On 29 May 2009, at 07:49, Vladimir Prus wrote:

> joaquin_at_[hidden] wrote:
>> Emil Dotchevski escribió:
>>> On Thu, May 28, 2009 at 11:15 PM, Joaquin M Lopez Munoz <joaquin_at_[hidden]
>>> > wrote:
>>>> Emil Dotchevski <emildotchevski <at>> writes:
>>>>> On Thu, May 28, 2009 at 10:50 PM, <joaquin <at>> wrote:
>>>>>> Why there's pressure from users to keep Boost libs header-only?
>>>>>> Boost is
>>>>>> for the users, so their reasons should be given proper weight.
>>>>> One can not create good design (in general, not just in
>>>>> software) by
>>>>> asking the users what would they like.
>>>> I'd rather not go into discussing such far-reaching issues
>>>> as design theory, but you haven't asked my question:
>>>> What are the particular reasons why users demand header-only
>>>> libraries?
>>> Probably different users have different reasons. One reason might be
>>> that it makes Boost easier to install initially. What's your point?
>> My point is that if there's pressure from users to have header-only
>> libs (as
>> you and also I recognize) I think the least we can do is try to
>> understand and
>> analyze these reasons to see their merit. If pressure were the other
>> way around (i.e. users demanding that code be moved out of .hpps as
>> much as possible) we wouldn't be having this sort of discussions.
> It it my understanding (based on actually supporting users on IRC and
> mailing lists for years), that the users who are mostly concerned
> about
> linking are either:
> 1. Users who just crossed the chasm between the two popular platforms,
> in either direction.
> 2. Users who don't understand the difference between headers and
> libraries
> in general, and don't know how to use their IDE.
> 3. Users who don't know C++.
> Users in (1) group will adapt quickly.
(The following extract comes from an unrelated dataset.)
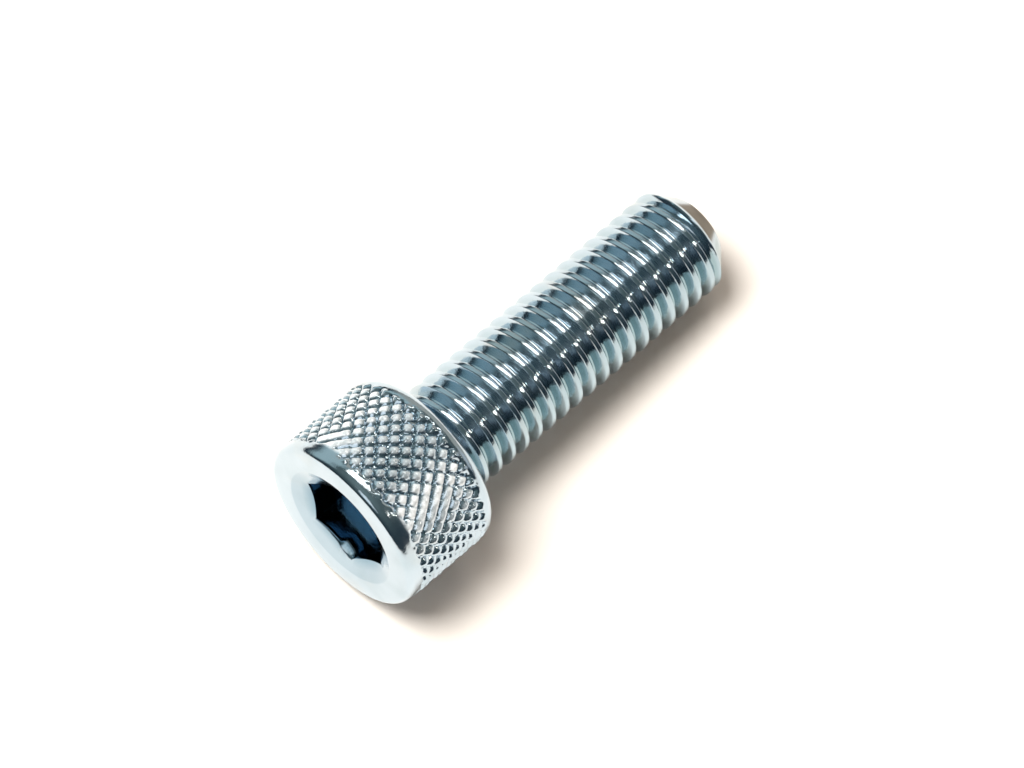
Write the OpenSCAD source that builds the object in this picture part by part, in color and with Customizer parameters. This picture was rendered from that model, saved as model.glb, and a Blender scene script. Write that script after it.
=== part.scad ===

Users in groups (2) and (3)
> probably won't be able to use Boost effectively until they do some
> other learning.

I have consistently found that boost seems to cause more problems for
developers than all the other libraries I use put together, in terms
of building and linking.

I work with a large number of developers on users on many different
OSes and processors, so we distribute as source. Some users use
packaged copies of boost distributed with their system, other compile
from source.

>> As a user, I can describe *my* reasons to favor header-only libs:
>> 1. The whole bjam-driven building process is nontrivial and time and
>> space consuming.
> In 1.39, it is two commands in 1.39, on popular platforms. And
> processors
> are fast these days.

Is if ./configure && make?
>> 3. Bulding libs selectively is not as easy as it might seem, due to
>> the
>> fact that interlib dependencies might force you to build libB when
>> using
>> libA, and you don't know in advance.
> And you should not care. If you add --with-filesystem, then the system
> library will be built automatically.

Most users aren't going to go around looking for options, they will
assume the default ones do the right thing.

I do love boost, which is why I've fought to make sure we continue
using it, but compared to other libraries it is often a pain. Much of
the pain goes away for header-only libraries.